Toda la comunidad diocesana, sin excepción, está llamada a concretar y hacer suyas «estas acciones». Yo quisiera animar a sacerdotes y fieles a celebrar en cada parroquia «el Día Jubilar» con su prolongación en la visita a los enfermos y a los hermanos necesitados «haciendo peregrinación hacia Jesucristo presente en ellos», participando de este bellísimo modo en las gracias del Jubileo: en la indulgencia jubilar. Y también a unirse a las peregrinaciones y celebraciones eucarísticas de las Vicarías y de comunidades y sectores específicos a la Catedral de La Almudena, Iglesia Madre de la Archidiócesis, donde tiene su «cátedra» el Obispo Diocesano, principio y vínculo visible de la comunión eclesial de la Iglesia Particular en si misma y con la Iglesia Universal. La Iglesia Diocesana de Madrid se hará también presente en las celebraciones jubilares de toda la Iglesia con el Santo Padre en Roma y en Jerusalén, con un vivísimo acento puesto en la peregrinación y encuentro mundial de los Jóvenes en Roma en el próximo agosto.

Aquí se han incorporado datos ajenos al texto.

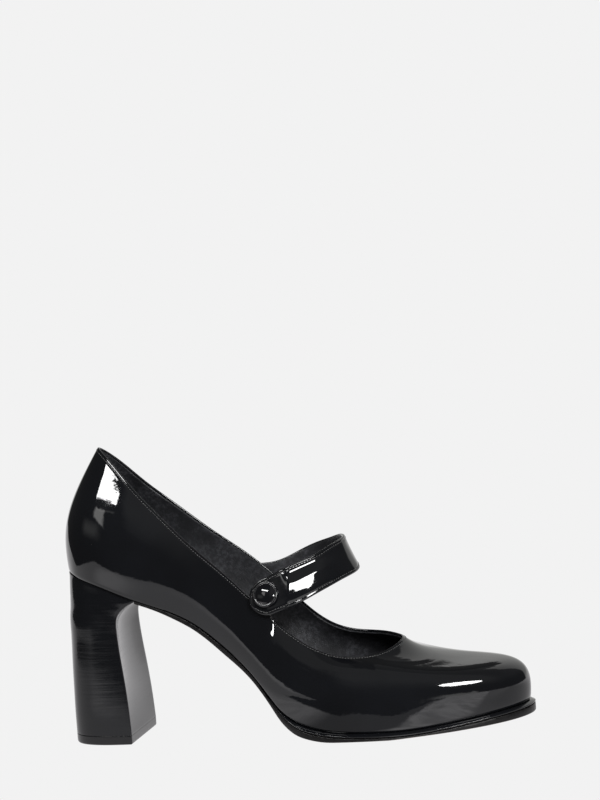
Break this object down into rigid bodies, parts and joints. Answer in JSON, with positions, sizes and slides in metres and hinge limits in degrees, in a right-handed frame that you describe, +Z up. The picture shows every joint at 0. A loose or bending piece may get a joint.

El Año Jubilar en Madrid quisiera ir acompañado de «un gesto diocesano», prueba verificable del talante evangelizador que lo inspira y de la perduración de sus frutos pastorales: vamos a poner en marcha una institución diocesana para la rehabilitación de drogadictos, a apoyar «la casa diocesana de los pobres» e intensificar la solidaridad con los inmigrantes. Animaremos a los fieles a apoyar la campaña para la «condonación de la deuda externa».

Urge, pues, que nos dispongamos en este último trimestre de 1999 a preparar pastoralmente en «El Año Dos Mil» con espíritu de fe y comunión eclesial, con caridad evangélica, acudiendo a la intercesión maternal de la Virgen María, pidiéndole por los frutos del Año Jubilar en toda la Archidiócesis de Madrid.